Naarden, the Star of the Netherlands

Naarden by kliek

Naarden by kliek

Naarden is a small town in the province of North Holland in the Netherlands, and represents a perfect example of the star-shaped fortification style that became common in Europe during the 16th century.

In 1300, Naarden was the first city to obtain city rights in the Het Gooi region.
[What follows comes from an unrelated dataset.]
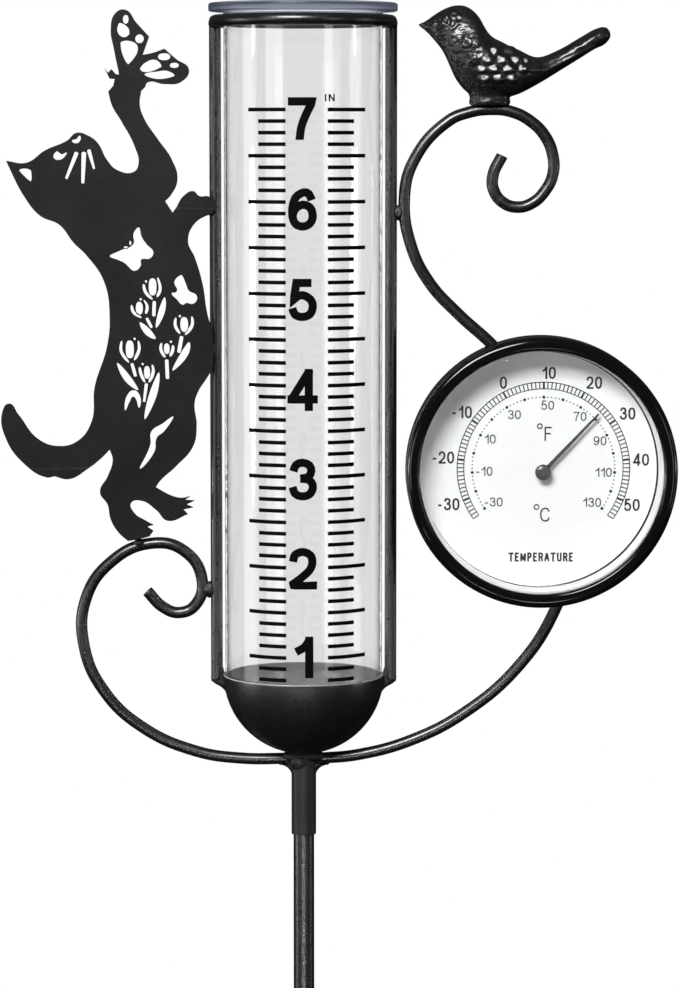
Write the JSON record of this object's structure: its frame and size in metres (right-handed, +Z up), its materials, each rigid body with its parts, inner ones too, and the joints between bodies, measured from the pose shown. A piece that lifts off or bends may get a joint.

Along with other rights (for example the ability to levy taxes and to mint coins) this allowed Naarden to build city walls.
But the original walls were not very well maintained and when the French invaded the Netherlands in the 17th century, the city capitulated quickly in the hands of King Louis XIV, as did other important cities like Utrecht.
Then the Dutch reacted by flooding the land, which stopped the French Army invasion and allowed them to reconquer most of the country, including Naarden.
After these events, the fortifications were updated and modernized, and most of the walls that we can admire now were built during this period.
A second modernization happened in the 19th century when the increased power of firearms made walls less useful than before and lead to the constructions of bomb shelters.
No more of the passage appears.